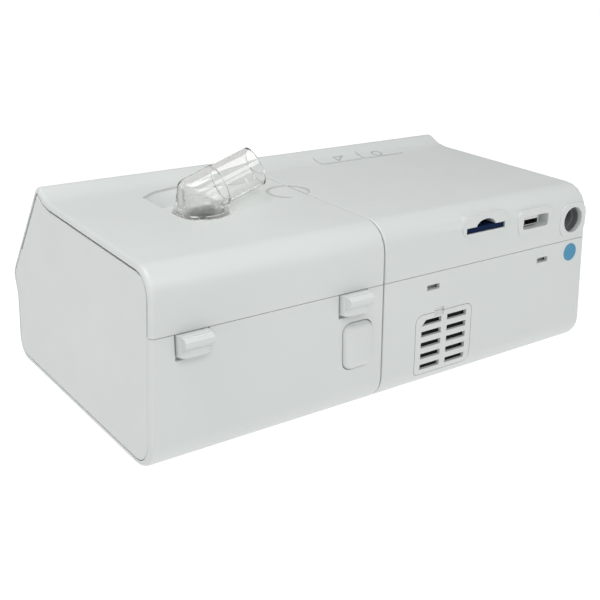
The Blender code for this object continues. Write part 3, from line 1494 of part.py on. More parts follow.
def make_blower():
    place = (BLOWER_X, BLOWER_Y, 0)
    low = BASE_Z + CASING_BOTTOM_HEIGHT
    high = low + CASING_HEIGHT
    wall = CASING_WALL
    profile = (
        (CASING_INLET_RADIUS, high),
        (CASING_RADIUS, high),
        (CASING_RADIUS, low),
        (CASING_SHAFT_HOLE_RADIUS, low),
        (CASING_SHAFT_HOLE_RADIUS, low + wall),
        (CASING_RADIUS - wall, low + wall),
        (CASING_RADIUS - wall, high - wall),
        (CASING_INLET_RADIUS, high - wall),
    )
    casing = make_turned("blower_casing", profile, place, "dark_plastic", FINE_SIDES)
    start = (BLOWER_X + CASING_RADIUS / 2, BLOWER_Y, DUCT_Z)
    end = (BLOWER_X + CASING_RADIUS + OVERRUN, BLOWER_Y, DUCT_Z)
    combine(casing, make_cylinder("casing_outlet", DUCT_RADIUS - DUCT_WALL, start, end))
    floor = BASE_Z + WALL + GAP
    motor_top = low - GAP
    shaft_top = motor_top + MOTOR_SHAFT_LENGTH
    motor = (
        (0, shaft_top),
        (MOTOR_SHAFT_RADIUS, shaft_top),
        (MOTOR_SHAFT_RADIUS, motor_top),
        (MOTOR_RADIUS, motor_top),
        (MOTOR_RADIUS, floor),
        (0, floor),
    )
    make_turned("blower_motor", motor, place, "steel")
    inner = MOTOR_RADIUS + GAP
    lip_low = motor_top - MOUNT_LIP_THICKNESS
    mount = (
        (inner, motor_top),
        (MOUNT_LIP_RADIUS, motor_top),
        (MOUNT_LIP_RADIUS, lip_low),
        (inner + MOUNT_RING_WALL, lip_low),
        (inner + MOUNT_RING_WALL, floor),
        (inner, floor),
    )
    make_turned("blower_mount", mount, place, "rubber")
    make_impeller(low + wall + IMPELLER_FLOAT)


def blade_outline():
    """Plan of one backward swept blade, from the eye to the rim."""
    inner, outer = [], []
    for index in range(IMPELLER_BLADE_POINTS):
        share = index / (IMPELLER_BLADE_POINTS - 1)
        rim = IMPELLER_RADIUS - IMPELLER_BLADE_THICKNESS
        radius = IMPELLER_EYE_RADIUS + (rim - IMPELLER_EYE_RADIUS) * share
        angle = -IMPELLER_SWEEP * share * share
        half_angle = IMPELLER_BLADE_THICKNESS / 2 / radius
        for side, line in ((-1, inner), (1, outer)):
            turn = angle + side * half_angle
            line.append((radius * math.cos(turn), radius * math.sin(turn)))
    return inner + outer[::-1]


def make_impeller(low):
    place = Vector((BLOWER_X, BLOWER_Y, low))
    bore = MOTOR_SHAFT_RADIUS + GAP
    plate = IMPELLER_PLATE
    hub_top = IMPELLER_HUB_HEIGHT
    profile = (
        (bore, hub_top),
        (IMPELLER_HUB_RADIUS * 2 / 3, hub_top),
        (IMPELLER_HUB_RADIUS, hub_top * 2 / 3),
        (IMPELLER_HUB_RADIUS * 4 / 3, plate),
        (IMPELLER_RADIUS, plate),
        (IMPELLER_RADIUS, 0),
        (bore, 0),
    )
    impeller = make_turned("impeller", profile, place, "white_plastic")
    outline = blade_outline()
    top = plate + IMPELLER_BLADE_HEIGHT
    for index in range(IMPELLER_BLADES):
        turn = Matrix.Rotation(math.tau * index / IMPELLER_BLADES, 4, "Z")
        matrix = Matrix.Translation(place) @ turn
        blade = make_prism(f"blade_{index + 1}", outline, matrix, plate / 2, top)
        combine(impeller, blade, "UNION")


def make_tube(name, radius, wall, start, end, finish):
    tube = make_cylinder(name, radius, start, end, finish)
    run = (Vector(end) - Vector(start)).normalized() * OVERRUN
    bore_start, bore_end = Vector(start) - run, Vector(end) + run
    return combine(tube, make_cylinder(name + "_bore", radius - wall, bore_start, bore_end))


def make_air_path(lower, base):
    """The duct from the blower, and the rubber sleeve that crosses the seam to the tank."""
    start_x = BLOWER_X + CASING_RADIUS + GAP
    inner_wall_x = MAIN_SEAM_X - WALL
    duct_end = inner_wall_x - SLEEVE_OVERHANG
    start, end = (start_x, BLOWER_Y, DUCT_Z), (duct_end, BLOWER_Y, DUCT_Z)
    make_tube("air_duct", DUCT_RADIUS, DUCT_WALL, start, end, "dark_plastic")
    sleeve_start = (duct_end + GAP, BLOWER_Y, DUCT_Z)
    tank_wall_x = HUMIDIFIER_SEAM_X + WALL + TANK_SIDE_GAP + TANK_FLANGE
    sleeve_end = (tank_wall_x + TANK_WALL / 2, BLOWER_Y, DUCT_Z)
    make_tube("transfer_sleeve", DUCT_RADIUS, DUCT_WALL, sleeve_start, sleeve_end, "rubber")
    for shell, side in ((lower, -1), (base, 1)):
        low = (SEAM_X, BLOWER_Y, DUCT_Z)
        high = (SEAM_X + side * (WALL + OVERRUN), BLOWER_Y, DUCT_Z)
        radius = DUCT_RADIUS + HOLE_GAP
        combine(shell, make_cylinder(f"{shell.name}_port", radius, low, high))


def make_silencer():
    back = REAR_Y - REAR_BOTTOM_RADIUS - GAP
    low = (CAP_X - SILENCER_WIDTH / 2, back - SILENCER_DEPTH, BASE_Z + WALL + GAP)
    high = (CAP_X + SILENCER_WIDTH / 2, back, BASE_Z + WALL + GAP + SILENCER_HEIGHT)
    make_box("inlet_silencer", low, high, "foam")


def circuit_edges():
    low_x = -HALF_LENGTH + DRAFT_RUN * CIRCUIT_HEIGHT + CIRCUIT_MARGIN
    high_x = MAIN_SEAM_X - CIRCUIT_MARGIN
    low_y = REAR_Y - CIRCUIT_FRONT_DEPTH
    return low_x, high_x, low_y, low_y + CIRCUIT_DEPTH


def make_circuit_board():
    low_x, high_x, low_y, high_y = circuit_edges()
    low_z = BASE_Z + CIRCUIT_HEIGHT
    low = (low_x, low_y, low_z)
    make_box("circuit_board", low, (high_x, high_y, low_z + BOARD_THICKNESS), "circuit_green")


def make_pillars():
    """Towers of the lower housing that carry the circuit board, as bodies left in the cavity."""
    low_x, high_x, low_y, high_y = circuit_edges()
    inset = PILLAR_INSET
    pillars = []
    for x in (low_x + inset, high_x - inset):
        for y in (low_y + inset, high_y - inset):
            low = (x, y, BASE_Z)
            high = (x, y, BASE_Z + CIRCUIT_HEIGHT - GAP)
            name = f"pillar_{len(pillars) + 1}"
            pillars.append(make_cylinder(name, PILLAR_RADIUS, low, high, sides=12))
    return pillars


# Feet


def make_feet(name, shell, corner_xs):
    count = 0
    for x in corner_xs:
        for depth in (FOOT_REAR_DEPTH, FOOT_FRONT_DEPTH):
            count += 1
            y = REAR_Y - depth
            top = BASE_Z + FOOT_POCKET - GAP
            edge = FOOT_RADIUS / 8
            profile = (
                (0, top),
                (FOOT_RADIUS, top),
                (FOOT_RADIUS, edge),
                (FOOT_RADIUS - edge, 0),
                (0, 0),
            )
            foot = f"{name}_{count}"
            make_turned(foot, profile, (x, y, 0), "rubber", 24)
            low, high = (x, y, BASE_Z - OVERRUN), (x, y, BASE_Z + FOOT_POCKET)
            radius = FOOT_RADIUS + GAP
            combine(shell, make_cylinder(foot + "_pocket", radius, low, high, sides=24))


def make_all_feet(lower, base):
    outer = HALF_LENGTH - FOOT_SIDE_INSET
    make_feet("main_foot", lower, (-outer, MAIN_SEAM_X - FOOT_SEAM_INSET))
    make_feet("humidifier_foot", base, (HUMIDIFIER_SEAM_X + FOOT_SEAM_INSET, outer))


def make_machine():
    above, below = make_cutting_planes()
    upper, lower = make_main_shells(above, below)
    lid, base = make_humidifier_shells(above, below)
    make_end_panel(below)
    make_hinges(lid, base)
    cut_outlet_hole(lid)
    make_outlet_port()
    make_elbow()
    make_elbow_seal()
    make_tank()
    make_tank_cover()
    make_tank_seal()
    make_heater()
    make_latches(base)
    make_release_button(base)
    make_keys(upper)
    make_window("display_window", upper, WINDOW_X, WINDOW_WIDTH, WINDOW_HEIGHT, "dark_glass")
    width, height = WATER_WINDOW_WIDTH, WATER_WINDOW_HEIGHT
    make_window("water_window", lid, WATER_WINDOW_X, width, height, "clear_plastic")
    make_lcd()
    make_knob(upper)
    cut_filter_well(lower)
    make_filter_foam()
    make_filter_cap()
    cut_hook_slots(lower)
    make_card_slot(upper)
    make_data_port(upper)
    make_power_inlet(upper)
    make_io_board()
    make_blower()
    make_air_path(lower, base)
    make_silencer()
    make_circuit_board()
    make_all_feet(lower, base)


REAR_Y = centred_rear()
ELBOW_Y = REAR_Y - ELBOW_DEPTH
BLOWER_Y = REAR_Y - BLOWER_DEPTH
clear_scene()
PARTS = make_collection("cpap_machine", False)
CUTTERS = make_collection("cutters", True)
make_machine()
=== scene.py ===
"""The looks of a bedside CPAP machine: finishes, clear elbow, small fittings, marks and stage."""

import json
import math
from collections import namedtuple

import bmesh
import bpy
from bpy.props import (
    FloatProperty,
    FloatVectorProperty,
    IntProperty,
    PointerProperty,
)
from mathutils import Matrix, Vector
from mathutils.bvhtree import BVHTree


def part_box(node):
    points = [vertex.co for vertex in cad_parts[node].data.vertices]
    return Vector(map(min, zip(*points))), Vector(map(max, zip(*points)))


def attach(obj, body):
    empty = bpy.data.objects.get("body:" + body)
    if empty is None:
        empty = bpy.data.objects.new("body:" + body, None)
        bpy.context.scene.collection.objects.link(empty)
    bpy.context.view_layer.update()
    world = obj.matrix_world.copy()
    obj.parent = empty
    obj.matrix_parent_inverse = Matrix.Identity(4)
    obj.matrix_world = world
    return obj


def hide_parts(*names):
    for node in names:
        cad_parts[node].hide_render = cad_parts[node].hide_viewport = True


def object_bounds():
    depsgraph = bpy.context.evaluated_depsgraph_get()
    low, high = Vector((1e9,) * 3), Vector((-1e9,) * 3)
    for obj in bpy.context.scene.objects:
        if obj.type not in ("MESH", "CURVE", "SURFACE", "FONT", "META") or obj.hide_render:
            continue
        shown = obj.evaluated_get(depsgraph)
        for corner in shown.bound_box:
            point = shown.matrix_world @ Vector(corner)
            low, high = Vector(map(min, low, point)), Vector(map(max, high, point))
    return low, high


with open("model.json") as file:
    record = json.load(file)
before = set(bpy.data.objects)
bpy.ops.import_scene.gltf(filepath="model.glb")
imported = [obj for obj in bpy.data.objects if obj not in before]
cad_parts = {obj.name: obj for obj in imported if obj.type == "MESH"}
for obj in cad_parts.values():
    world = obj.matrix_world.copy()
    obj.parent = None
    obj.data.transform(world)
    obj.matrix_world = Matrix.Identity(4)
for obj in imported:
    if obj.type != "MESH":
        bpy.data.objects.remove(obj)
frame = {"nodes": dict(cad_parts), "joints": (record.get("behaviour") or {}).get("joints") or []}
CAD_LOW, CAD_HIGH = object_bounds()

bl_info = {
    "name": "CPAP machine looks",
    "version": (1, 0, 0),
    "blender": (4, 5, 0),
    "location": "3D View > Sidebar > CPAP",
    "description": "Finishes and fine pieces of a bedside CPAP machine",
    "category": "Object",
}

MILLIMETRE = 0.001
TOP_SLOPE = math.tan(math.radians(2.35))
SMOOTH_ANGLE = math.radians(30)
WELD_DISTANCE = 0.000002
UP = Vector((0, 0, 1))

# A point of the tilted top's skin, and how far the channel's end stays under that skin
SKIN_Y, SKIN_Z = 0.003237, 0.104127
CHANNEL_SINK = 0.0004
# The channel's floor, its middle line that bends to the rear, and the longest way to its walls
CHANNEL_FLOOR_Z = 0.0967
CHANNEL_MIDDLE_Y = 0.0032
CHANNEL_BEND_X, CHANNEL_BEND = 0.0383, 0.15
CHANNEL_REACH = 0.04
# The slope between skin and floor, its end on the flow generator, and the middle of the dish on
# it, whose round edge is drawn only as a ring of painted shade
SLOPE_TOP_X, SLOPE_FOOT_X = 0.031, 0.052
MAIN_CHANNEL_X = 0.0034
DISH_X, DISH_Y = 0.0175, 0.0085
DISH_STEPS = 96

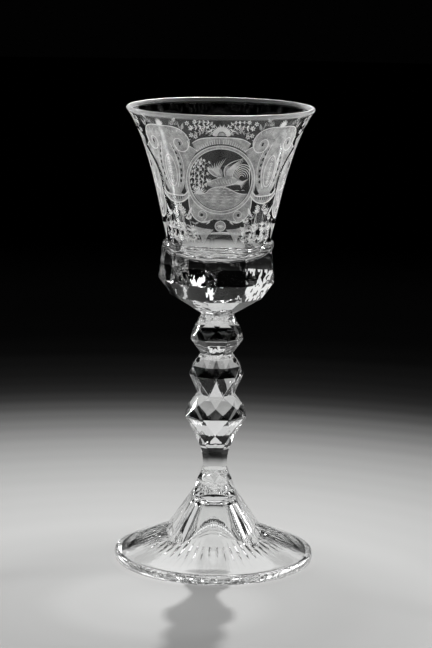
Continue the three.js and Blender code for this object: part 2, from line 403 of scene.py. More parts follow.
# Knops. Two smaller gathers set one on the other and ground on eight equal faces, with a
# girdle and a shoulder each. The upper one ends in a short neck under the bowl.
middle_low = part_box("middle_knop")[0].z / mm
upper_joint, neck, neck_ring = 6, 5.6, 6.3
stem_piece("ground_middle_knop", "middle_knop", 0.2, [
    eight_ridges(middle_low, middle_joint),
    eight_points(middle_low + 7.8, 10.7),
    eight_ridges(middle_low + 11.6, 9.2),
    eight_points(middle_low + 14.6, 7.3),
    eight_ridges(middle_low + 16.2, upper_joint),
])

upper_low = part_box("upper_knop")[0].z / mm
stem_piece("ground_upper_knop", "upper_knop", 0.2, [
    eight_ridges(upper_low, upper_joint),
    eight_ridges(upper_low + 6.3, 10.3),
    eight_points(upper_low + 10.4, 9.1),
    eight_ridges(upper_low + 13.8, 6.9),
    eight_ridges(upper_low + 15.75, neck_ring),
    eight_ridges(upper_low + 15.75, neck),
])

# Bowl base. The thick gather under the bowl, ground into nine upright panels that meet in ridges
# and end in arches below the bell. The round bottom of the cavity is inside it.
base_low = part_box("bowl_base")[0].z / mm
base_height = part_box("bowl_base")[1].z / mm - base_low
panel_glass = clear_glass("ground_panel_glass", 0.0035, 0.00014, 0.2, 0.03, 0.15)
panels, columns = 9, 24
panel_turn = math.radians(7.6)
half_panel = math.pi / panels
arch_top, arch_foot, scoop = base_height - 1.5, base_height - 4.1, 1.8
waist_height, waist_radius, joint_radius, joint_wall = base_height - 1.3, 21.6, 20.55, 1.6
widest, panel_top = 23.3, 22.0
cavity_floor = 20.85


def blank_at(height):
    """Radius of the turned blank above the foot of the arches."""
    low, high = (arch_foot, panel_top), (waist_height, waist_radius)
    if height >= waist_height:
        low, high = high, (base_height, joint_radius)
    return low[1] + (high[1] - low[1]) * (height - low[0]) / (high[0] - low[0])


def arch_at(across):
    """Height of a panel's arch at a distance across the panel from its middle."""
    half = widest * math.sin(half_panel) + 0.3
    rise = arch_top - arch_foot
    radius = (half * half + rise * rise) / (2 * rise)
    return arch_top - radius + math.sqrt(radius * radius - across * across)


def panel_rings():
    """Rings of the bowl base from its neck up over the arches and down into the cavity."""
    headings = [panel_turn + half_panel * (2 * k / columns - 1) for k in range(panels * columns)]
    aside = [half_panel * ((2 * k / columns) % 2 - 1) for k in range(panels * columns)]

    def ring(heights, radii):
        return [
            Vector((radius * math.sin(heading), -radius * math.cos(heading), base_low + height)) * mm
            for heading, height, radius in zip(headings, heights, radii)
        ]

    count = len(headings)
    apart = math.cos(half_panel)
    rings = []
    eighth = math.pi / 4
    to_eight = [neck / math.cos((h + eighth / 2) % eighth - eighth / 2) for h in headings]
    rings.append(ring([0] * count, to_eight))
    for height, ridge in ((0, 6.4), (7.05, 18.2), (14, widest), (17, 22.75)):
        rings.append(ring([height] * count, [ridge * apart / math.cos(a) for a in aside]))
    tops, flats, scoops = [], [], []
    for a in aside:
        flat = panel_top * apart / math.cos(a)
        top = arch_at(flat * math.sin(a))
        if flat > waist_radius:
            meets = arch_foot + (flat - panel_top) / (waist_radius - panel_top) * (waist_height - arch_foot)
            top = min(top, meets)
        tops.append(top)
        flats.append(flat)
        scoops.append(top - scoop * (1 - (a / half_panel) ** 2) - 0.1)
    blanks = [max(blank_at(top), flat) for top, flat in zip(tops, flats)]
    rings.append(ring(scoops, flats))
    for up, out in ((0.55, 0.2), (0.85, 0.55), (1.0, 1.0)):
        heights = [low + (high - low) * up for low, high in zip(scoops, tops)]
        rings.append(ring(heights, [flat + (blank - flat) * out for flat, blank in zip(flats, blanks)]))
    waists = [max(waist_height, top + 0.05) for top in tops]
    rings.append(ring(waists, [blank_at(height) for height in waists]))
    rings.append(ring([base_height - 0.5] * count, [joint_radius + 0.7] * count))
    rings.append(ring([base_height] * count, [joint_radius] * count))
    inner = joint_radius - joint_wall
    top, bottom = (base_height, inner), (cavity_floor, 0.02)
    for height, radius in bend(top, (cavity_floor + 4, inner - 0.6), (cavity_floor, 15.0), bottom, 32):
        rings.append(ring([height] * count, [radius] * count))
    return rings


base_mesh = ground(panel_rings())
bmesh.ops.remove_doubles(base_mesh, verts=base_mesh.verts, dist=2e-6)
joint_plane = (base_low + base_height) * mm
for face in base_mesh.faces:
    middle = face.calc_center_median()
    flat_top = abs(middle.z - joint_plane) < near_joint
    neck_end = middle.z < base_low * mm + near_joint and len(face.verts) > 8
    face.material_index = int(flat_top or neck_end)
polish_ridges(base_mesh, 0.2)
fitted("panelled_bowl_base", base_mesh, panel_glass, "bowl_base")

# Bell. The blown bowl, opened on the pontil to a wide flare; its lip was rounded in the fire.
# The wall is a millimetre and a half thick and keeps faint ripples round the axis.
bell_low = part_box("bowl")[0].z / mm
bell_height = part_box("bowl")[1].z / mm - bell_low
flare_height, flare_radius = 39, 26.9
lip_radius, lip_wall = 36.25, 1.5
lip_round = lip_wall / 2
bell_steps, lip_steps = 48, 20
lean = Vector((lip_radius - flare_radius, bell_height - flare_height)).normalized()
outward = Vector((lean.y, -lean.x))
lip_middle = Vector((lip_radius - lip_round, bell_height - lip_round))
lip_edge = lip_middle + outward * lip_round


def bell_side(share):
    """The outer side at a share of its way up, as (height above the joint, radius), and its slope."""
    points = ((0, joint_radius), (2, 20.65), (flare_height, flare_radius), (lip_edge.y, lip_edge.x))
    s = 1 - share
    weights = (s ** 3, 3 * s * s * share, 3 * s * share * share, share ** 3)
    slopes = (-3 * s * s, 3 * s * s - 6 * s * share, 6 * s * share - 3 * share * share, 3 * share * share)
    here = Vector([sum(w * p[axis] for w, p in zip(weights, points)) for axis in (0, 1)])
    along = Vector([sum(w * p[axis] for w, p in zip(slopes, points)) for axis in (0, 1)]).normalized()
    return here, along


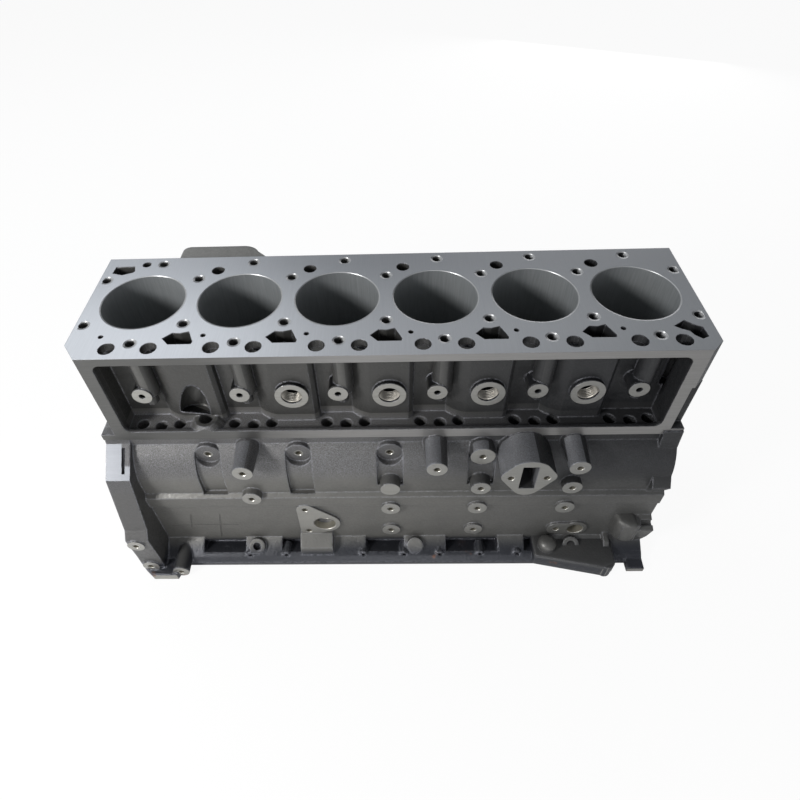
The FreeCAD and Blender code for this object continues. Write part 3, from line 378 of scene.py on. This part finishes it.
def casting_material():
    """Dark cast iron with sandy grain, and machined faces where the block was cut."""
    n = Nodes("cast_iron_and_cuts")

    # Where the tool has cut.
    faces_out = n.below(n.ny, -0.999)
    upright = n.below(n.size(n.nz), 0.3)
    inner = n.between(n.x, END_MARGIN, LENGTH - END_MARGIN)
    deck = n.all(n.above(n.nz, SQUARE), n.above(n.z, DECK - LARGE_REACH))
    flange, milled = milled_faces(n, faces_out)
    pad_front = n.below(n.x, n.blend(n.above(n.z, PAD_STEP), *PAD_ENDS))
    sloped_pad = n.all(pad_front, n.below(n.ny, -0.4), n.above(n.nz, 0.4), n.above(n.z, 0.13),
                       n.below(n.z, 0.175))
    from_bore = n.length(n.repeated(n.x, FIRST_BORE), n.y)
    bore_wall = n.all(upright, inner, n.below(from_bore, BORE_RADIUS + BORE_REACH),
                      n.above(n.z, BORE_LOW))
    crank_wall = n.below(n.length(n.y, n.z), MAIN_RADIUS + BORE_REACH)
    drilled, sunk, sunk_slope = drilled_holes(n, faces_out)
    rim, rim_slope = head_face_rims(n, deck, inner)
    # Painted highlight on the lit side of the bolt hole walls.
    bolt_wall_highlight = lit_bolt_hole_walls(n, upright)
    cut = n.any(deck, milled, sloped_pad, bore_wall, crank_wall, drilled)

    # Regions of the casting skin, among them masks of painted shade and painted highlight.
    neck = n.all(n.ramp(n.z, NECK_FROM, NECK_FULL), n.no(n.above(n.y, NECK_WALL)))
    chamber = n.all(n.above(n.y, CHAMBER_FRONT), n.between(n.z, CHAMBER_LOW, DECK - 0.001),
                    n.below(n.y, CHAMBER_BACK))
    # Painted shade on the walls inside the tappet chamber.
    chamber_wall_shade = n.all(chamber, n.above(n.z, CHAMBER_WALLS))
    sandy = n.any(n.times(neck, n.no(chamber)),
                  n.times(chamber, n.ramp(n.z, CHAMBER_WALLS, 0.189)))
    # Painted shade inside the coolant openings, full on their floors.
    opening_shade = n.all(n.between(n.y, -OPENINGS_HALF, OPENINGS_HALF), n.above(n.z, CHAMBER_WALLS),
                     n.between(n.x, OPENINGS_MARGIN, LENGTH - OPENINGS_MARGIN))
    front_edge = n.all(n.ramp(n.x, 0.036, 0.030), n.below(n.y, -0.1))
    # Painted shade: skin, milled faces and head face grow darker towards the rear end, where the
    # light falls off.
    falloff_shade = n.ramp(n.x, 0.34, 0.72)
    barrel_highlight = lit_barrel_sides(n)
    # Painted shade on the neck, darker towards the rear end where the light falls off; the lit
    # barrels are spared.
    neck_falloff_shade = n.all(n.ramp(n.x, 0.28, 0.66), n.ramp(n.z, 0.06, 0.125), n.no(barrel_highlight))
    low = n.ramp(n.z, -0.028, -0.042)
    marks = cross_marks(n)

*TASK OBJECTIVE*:
Begin with the line containing "bpy.context.scene.collection.objects.link(empty)", end with the line containing "record = json.load(file)", and transcribe exactly every line in that span, with nothing added.

*RESPONSE TO THE TASK*:
        bpy.context.scene.collection.objects.link(empty)
    bpy.context.view_layer.update()
    world = obj.matrix_world.copy()
    obj.parent = empty
    obj.matrix_parent_inverse = Matrix.Identity(4)
    obj.matrix_world = world
    return obj


def hide_parts(*names):
    for node in names:
        cad_parts[node].hide_render = cad_parts[node].hide_viewport = True


def object_bounds():
    depsgraph = bpy.context.evaluated_depsgraph_get()
    low, high = Vector((1e9,) * 3), Vector((-1e9,) * 3)
    for obj in bpy.context.scene.objects:
        if obj.type not in ("MESH", "CURVE", "SURFACE", "FONT", "META") or obj.hide_render:
            continue
        shown = obj.evaluated_get(depsgraph)
        for corner in shown.bound_box:
            point = shown.matrix_world @ Vector(corner)
            low, high = Vector(map(min, low, point)), Vector(map(max, high, point))
    return low, high


with open("model.json") as file:
    record = json.load(file)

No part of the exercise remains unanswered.